At the individual level:
People need to learn how their own nervous system works — how it moves into survival mode, what triggers protection, how to regulate so they can stay present when things are hard.
At the team level:
Teams need space to explore what they’re actually in service of together — not assume it, not inherit it from a mission statement, but genuinely explore and clarify it. They also need to learn how to attend to the relational space, not just individual performance.
At the organizational level:
Organizations need to build relational capacity into how work gets done — not as a nice-to-have add-on, but as foundational infrastructure. This means creating systems, language, and practices that help people stay connected even under pressure.
When any one of these levels is neglected, drift accelerates.
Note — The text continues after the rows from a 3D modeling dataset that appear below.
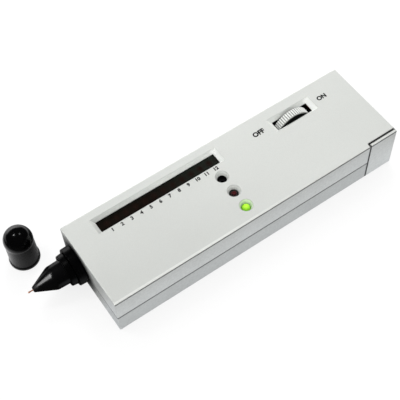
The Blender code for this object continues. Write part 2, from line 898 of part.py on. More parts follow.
def make_wheel():
    axis = carrier("wheel_axis", (slot_x, slot_y, wheel_z))
    half = WHEEL_WIDTH / 2
    bm = bmesh.new()
    bmesh.ops.create_circle(bm, cap_ends=True, radius=WHEEL_RADIUS, segments=RIB_COUNT * 3)
    groove = (WHEEL_RADIUS - RIB_DEPTH) / WHEEL_RADIUS
    bm.verts.ensure_lookup_table()
    for index, vert in enumerate(bm.verts):
        if index % 3 == 0:
            vert.co *= groove
    bmesh.ops.translate(bm, vec=(0, 0, -half), verts=bm.verts)
    grown = bmesh.ops.extrude_face_region(bm, geom=list(bm.faces))
    raised = [item for item in grown["geom"] if isinstance(item, bmesh.types.BMVert)]
    bmesh.ops.translate(bm, vec=(0, 0, WHEEL_WIDTH), verts=raised)
    # The rim's two edges are drawn in, so that the ribs end in a small slope.
    rim = [edge for edge in bm.edges if abs(edge.verts[0].co.z - edge.verts[1].co.z) < SEAT_GAP]
    bmesh.ops.bevel(
        bm, geom=rim, offset=RIB_ROUND, offset_type="OFFSET", affect="EDGES", segments=1, profile=0.5
    )
    bmesh.ops.recalc_face_normals(bm, faces=bm.faces)
    wheel = place("thumbwheel", bm, axis.location, "white_plastic", None)
    turn_to(wheel, "+Y")
    cuts = new_collection("wheel_cuts", cutters)
    rim_inside = WHEEL_RADIUS - WHEEL_RIM_DEPTH
    bore = SHAFT_RADIUS + SEAT_GAP
    cylinder("wheel_bore", bore, -half - OVERRUN, half + OVERRUN, axis.location, "+Y", home=cuts)
    for low, high in ((half - WHEEL_DISH, half + OVERRUN), (-half - OVERRUN, WHEEL_DISH - half)):
        turned(
            "wheel_dish",
            [(rim_inside, high), (rim_inside, low)],
            [(WHEEL_HUB_RADIUS, high), (WHEEL_HUB_RADIUS, low)],
            axis.location,
            "+Y",
            home=cuts,
        )
    boolean(wheel, "DIFFERENCE", cuts)

    bush_end = -half - POT_TO_WHEEL
    shaft_start = bush_end - POT_BUSH_LENGTH - POT_THICKNESS + POT_BACK + SEAT_GAP
    shaft_end = half - SEAT_GAP
    shaft = turned(
        "wheel_shaft",
        [(SHAFT_RADIUS, shaft_end), (SHAFT_RADIUS, shaft_start)],
        (),
        axis.location,
        "+Y",
        "steel",
        steps=SMALL_STEPS,
    )
    hole = cylinder(
        "shaft_hole",
        SHAFT_HOLE_RADIUS,
        shaft_end - SHAFT_HOLE_DEPTH,
        shaft_end + OVERRUN,
        axis.location,
        "+Y",
        home=cutters,
    )
    boolean(shaft, "DIFFERENCE", hole)
    turnscrew = make_wheel_screw(axis, half + SEAT_GAP)
    for obj in (wheel, shaft, turnscrew):
        ride(obj, axis)
    make_potentiometer(axis, bush_end)


def make_wheel_screw(axis, seat):
    # The head lies on the wheel's hub, and the shank runs into the shaft.
    profile = (
        (WHEEL_SCREW_RADIUS - HEAD_ROUND, WHEEL_SCREW_HEAD),
        (WHEEL_SCREW_RADIUS, WHEEL_SCREW_HEAD - HEAD_ROUND),
        (WHEEL_SCREW_RADIUS, 0),
        (WHEEL_SCREW_SHANK, 0),
        (WHEEL_SCREW_SHANK, SEAT_GAP - SHAFT_HOLE_DEPTH),
    )
    location = axis.location + Vector((0, seat, 0))
    obj = turned("wheel_screw", profile, (), location, "+Y", "steel", steps=TINY_STEPS)
    slot_half = WHEEL_SCREW_RADIUS + OVERRUN
    slot = block(
        "wheel_screw_slot",
        (-slot_half, WHEEL_SCREW_HEAD - DRIVE_DEPTH, -DRIVE_WIDTH / 2),
        (slot_half, WHEEL_SCREW_HEAD + OVERRUN, DRIVE_WIDTH / 2),
        home=cutters,
    )
    slot.location = location + slot.location
    boolean(obj, "DIFFERENCE", slot)
    return obj


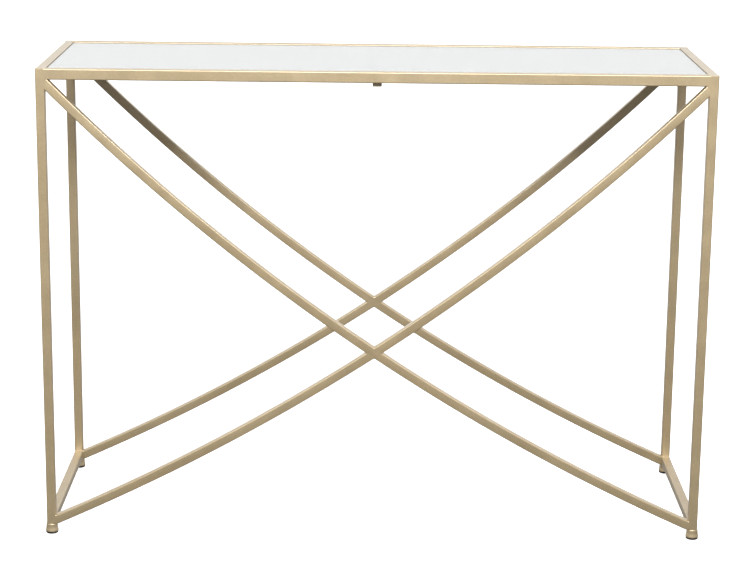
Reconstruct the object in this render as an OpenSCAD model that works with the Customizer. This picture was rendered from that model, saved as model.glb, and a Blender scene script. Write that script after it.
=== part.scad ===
// Slim console table: a frame of square steel tube with a mirror pane let into the top,
// a pair of curved tubes crossed in the front plane and in the rear plane, and screw-in feet.
// The origin is the centre of the footprint on the floor. +X runs along the table, -Y is its front.

/* [Table] */
// Length of the top frame
table_w = 1100; // [900:10:1400]
// Depth of the top frame
table_d = 360; // [280:10:450]
// Height from the floor to the top of the rails
table_h = 790; // [720:5:860]

/* [Frame tube] */
// Width of the square tube
tube = 15; // [14:0.5:18]
// Height of the four top rails
rail_h = 18; // [15:0.5:20]
// Wall thickness of the tube
wall = 1.5; // [1:0.1:1.6]
// Outside corner radius of the tube
corner_r = 1.8; // [1.7:0.1:2.4]

/* [Crossed braces] */
// Drop of a brace's centre line below the top rail, where it meets the leg
brace_drop = 6; // [5:0.5:20]
// Rise of a brace's centre line above the leg's lower end, where it meets the leg
brace_rise = 6; // [5:0.5:20]
// Sag of a brace's curve below a straight line between its two ends
brace_sag = 60.5; // [20:0.5:90]
// Gap that the weld fills where a halved brace meets the unbroken one
weld_gap = 0.2; // [0.1:0.1:0.5]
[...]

When all three are attended to, drift can be stemmed — and relational wealth can be built instead.
From Relational Poverty to Relational Wealth
Relational poverty is what happens when drift goes unchecked: people withdraw, disengage, protect themselves, and eventually leave (physically or emotionally).
Relational wealth is what happens when organizations intentionally build capacity at all three levels.
A Relational Wealth Strategy provides:
Language to name what’s happening — in yourself, in others, and in the space between
Framework to understand it — how nervous systems work, how relational space functions, what shared purpose actually requires
Practice at all three levels — individual awareness, team clarity, organizational systems
This isn’t about running more workshops on communication or team-building exercises. It’s about fundamentally shifting how people experience themselves, each other, and the work they’re doing together.
Because relational drift doesn’t happen because people are bad at their jobs or lack commitment. It happens because they lack the capacity to work with the complexity of being human together under pressure.
Seeing Drift Before It Becomes Poverty
Relational drift is a process, not a moment. Which means it can be interrupted — if you learn to see it.
Look for the quiet signs:
Hesitation before speaking
Questions that go unasked
Increased politeness with decreased presence
People withdrawing while still performing
And look for the visible signs:
Eyes rolling instead of curiosity showing up
Phones out during conversations
Snap judgments instead of exploration
Excuses for avoiding collaborative work
These aren’t personality problems or motivation issues. They’re signals that people have lost connection — with themselves, each other, the relational space, and what they’re there to do together.
And the way to address them isn’t through performance management or policy changes. It’s through building relational capacity — the ability to stay present, curious, and engaged even when things are difficult.
Not once. Repeatedly. Consistently. Over time.
What Comes Next
Relational drift doesn’t have to become relational poverty. But preventing it requires a different way of paying attention — not just to what people are doing, but to what’s happening between them.
To how nervous systems are responding.
To whether the relational space feels safe enough to explore what truly matters.
To whether people are clear about what they’re in service of together.
This is the work of building relational wealth. And it’s not soft work. It’s the hardest, most essential work organizations can do.
Next week, I’ll explore why safety can’t be declared or installed — and why it’s always experienced first in the body, then in relationships, and only then in outcomes.
Because success isn’t just about what you deliver.
It’s about the relational foundation that makes delivery sustainable.